BRIEF
Which lines below fall between the one containing "in degrees, so" and the one containing "obj.parent = empty"? Repeat them exactly, counting both of those lines, and add nothing else.

RAW DATA
══════

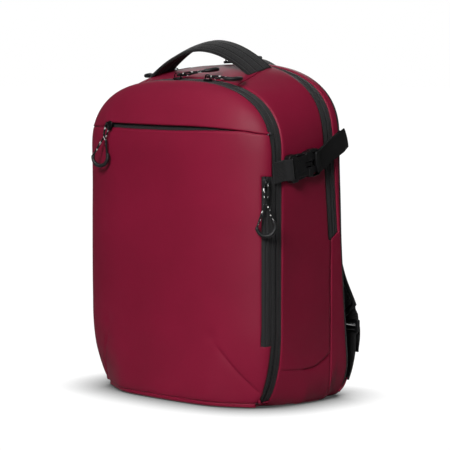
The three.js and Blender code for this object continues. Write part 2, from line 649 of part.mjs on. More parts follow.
// Beyond the buckle one layer of webbing lies on the side and the loose tail stands off above it.
const webbingStart = BUCKLE.length + BUCKLE.ladder + 2;
const fromBuckle = ([x, y, z]) => [webbingStart + x, y, z];
const sewnStrap = [[0, 0, 2], [12, 2.5, 1.8], [48, 16, 1.8]].map(fromBuckle);
const looseTail = [[0, 0, 5], [22, 8, 5.4], [46, 18, 10]].map(fromBuckle);
const patch = plate(-21, -1.5, WEBBING.width / 2, 0.2, 2.2, 1);
for (const [side, name] of SIDES) {
  add(`compression_patch_${name}`, sidePlace(patch, side), WEB);
  add(`buckle_female_${name}`, sidePlace(femaleBuckle(), side), PLASTIC);
  const clip = new THREE.Group();
  root.add(clip);
  add(`buckle_male_${name}`, sidePlace(maleBuckle(), side), PLASTIC, clip);
  const strip = (path) => ribbon(path, constant(Y_AXIS), constant(WEBBING.width), WEBBING.thick);
  add(`compression_webbing_${name}`, sidePlace(strip(sewnStrap), side), WEB, clip);
  add(`compression_tail_${name}`, sidePlace(strip(looseTail), side), WEB, clip);
}

// ---------- zip sliders and cord pulls ----------
// Slider frame: X along the zip towards the hanging pull, Z away from the bag. The pull turns about Y.
const SLIDER = { length: 11, width: 8.5, height: 2.6, corner: 3, eye: 4.8 };
const BAIL = { outer: 4.2, inner: 2.8, inside: 6.8, top: 8, width: 2.4 };
const PULL = { strand: 1.3, grip: 2.4, gripRadius: 10.5, gripAt: 40, leg: 4.5, twistFrom: 4, twistTo: 24 };
// Half width of the cord loop at distances from the slider's eye, between the eye and the grip.
const CORD = [[3.7, 2.6], [2.9, 6.5], [2.1, 13], [3.2, 21]];
const CORD_IN_EYE = { x: 0.25, half: 2.3 };

function tube(points, radius, sides, segments) {
  const path = new THREE.CatmullRomCurve3(points.map((p) => new THREE.Vector3(...p)));
  const circle = new THREE.Shape();
  circle.absarc(0, 0, radius, 0, 2 * Math.PI);
  const options = { steps: segments, bevelEnabled: false, extrudePath: path, curveSegments: sides };
  return new THREE.ExtrudeGeometry(circle, options);
}

function sliderBody() {
  const half = SLIDER.length / 2;
  const base = plate(-half, half, SLIDER.width / 2, 0, SLIDER.height, SLIDER.corner);
  const bail = new THREE.Shape();
  bail.moveTo(-BAIL.outer, 1);
  bail.lineTo(-BAIL.outer, BAIL.top);
  bail.lineTo(BAIL.outer, BAIL.top);
  bail.lineTo(BAIL.outer, 1);
  bail.lineTo(BAIL.inner, 1);
  bail.lineTo(BAIL.inner, BAIL.inside);
  bail.lineTo(-BAIL.inner, BAIL.inside);
  bail.lineTo(-BAIL.inner, 1);
  const loop = new THREE.ExtrudeGeometry(bail, { depth: BAIL.width, bevelEnabled: false });
  loop.rotateX(Math.PI / 2);
  loop.translate(0, BAIL.width / 2, 0);
  return joined(base, loop);
}

// Turns a point of a pull about its own length, gradually between the slider and the grip.
function twisted([x, y, z], twist) {
  const angle = twist * THREE.MathUtils.smoothstep(x, PULL.twistFrom, PULL.twistTo);
  const [c, s] = [Math.cos(angle), Math.sin(angle)];
  return [x, c * y - s * z, s * y + c * z];
}

// The cord loop runs from one end of the grip, through the slider's eye, and back to the other end.
function pullCord(twist, gripAt) {
  const strand = [...CORD, [PULL.gripRadius, gripAt - PULL.leg - 0.5]];
  const right = strand.map(([half, x]) => [x, half, 0]);
  const left = strand.map(([half, x]) => [x, -half, 0]).reverse();
  const eye = [-1, 1].map((sign) => [CORD_IN_EYE.x, sign * CORD_IN_EYE.half, 0]);
  const path = [...left, ...eye, ...right];
  return tube(path.map((point) => twisted(point, twist)), PULL.strand, 3, 20);
}

function pullGrip(twist, gripAt) {
  const arc = steps(-Math.PI / 2, Math.PI / 2, 8).map((angle) => {
    return [gripAt + PULL.gripRadius * Math.cos(angle), PULL.gripRadius * Math.sin(angle), 0];
  });
  const leg = (sign) => [gripAt - PULL.leg, sign * PULL.gripRadius, 0];
  const path = [leg(-1), ...arc, leg(1)];
  return tube(path.map((point) => twisted(point, twist)), PULL.grip, 4, 12);
}

// origin: the slider's foot on its tape. along: the pull's direction. out: away from the bag.
// lift: how far the pull stands off the surface, in degrees, to pass over a crowned panel.
// twist: how far the grip is turned about the pull's length, in degrees.
function zipSlider(name, parent, origin, along, out, { lift, twist = 0, gripAt = PULL.gripAt }) {
  const slider = new THREE.Group();
  const x = along.clone().normalize();
  const z = out.clone().addScaledVector(x, -out.dot(x)).normalize();
  const y = new THREE.Vector3().crossVectors(z, x);
  slider.applyMatrix4(new THREE.Matrix4().makeBasis(x, y, z));
  slider.position.copy(origin);
  parent.add(slider);
  add(`${name}_slider`, sliderBody(), METAL, slider);
  const pull = new THREE.Group();
  pull.position.set(0, 0, SLIDER.eye);
  pull.rotation.y = -THREE.MathUtils.degToRad(lift);
  slider.add(pull);
  const turn = THREE.MathUtils.degToRad(twist);
  add(`${name}_pull_cord`, pullCord(turn, gripAt), WEB, pull);
  add(`${name}_pull_grip`, pullGrip(turn, gripAt), PLASTIC, pull);
}

const vector = (x, y, z) => new THREE.Vector3(x, y, z);
const STAND_OFF = 0.5;

// The pocket slider rests at the left end of its zip; its cord hangs over the lower panel. It stands
// further off, since its run is a circular arc that the panel's curve touches nowhere.
const POCKET_SLIDER = { x: -90, standOff: 2 };
const pocketDepth = frontFace(POCKET_SLIDER.x, POCKET_ZIP.z) - POCKET_SLIDER.standOff;
const pocketFoot = vector(POCKET_SLIDER.x, pocketDepth, POCKET_ZIP.z);
zipSlider('pocket', flap, pocketFoot, vector(-0.2, 0, -1), vector(-0.1, -1, 0), { lift: 7, twist: -20 });

// The quick-access slider rests at the top of its zip, on the rounded edge of the front.
const QUICK_SLIDER = { x: 147.6, z: 265, gripAt: 50 };
const quickDepth = frontFace(QUICK_SLIDER.x, QUICK_SLIDER.z) - STAND_OFF;
const quickFoot = vector(QUICK_SLIDER.x + STAND_OFF, quickDepth, QUICK_SLIDER.z);
const quickPull = { lift: 2, gripAt: QUICK_SLIDER.gripAt };
zipSlider('quick', flap, quickFoot, vector(0, 0, -1), vector(0.7, -0.71, 0), quickPull);

// Two sliders stand near the top of each arch. yaw turns a slider about its upright, in degrees, so
// that one front pull lies behind the other front slider.
function archSlider(name, s, y, direction, { lift, yaw = 0 }) {
  const [x, , z] = surface(s, y);
  const [x2, , z2] = surface(s + 0.01, y);
  const tangent = vector(x2 - x, 0, z2 - z).normalize();
  const out = vector(-tangent.z, 0, tangent.x);
  const origin = vector(x, y, z).addScaledVector(out, STAND_OFF);
  const along = tangent.multiplyScalar(direction).applyAxisAngle(out, THREE.MathUtils.degToRad(yaw));
  zipSlider(name, root, origin, along, out, { lift });
}
const mainZipMiddle = MAIN_ZIP.front + MAIN_ZIP.width / 2;
archSlider('front_zip_left', -0.022, FRONT_ZIP.centre, 1, { lift: 8, yaw: 26 });
archSlider('front_zip_right', 0.112, FRONT_ZIP.centre, 1, { lift: 3 });
archSlider('main_zip_left', -0.42, mainZipMiddle, -1, { lift: 14 });
archSlider('main_zip_right', -0.03, mainZipMiddle, 1, { lift: 2 });

export default root;
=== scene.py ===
"""Looks for the clamshell travel backpack: fabric shells, zips, webbing, harness and studio set.

Shapes are worked out in millimetres in the CAD frame (X right, Y to the rear, Z up) from the
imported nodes' boxes, and turned into metres when a mesh is made.
"""
import json
import math

import bmesh
import bpy
import numpy as np
from mathutils import Matrix, Vector, noise


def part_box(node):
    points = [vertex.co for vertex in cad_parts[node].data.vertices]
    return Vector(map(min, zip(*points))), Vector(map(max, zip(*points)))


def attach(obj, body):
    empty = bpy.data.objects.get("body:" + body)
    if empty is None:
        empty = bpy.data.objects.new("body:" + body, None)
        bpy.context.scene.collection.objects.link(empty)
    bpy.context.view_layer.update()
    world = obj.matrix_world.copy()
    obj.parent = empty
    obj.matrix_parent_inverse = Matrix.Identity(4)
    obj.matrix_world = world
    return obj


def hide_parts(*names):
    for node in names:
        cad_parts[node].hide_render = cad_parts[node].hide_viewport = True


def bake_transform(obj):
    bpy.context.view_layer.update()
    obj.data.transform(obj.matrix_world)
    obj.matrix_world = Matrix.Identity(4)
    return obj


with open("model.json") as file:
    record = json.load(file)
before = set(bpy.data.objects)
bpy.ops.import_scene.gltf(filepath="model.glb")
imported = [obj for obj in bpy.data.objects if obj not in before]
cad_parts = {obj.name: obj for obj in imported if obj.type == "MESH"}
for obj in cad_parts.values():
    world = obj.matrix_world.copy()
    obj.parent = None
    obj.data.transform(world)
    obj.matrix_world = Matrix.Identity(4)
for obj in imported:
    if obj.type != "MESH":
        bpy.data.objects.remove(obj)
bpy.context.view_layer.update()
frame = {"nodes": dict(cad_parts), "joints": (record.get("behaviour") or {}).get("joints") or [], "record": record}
MM = 0.001
JOINTS = {joint["name"]: joint for joint in frame["joints"]}


def box_mm(node):
    """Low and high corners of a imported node's box, in mm."""
    low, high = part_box(node)
    return np.array(low) / MM, np.array(high) / MM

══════

COMPLETED TASK
// Two sliders stand near the top of each arch. yaw turns a slider about its upright, in degrees, so
// that one front pull lies behind the other front slider.
function archSlider(name, s, y, direction, { lift, yaw = 0 }) {
  const [x, , z] = surface(s, y);
  const [x2, , z2] = surface(s + 0.01, y);
  const tangent = vector(x2 - x, 0, z2 - z).normalize();
  const out = vector(-tangent.z, 0, tangent.x);
  const origin = vector(x, y, z).addScaledVector(out, STAND_OFF);
  const along = tangent.multiplyScalar(direction).applyAxisAngle(out, THREE.MathUtils.degToRad(yaw));
  zipSlider(name, root, origin, along, out, { lift });
}
const mainZipMiddle = MAIN_ZIP.front + MAIN_ZIP.width / 2;
archSlider('front_zip_left', -0.022, FRONT_ZIP.centre, 1, { lift: 8, yaw: 26 });
archSlider('front_zip_right', 0.112, FRONT_ZIP.centre, 1, { lift: 3 });
archSlider('main_zip_left', -0.42, mainZipMiddle, -1, { lift: 14 });
archSlider('main_zip_right', -0.03, mainZipMiddle, 1, { lift: 2 });

export default root;
=== scene.py ===
"""Looks for the clamshell travel backpack: fabric shells, zips, webbing, harness and studio set.

Shapes are worked out in millimetres in the CAD frame (X right, Y to the rear, Z up) from the
imported nodes' boxes, and turned into metres when a mesh is made.
"""
import json
import math

import bmesh
import bpy
import numpy as np
from mathutils import Matrix, Vector, noise


def part_box(node):
    points = [vertex.co for vertex in cad_parts[node].data.vertices]
    return Vector(map(min, zip(*points))), Vector(map(max, zip(*points)))


def attach(obj, body):
    empty = bpy.data.objects.get("body:" + body)
    if empty is None:
        empty = bpy.data.objects.new("body:" + body, None)
        bpy.context.scene.collection.objects.link(empty)
    bpy.context.view_layer.update()
    world = obj.matrix_world.copy()
    obj.parent = empty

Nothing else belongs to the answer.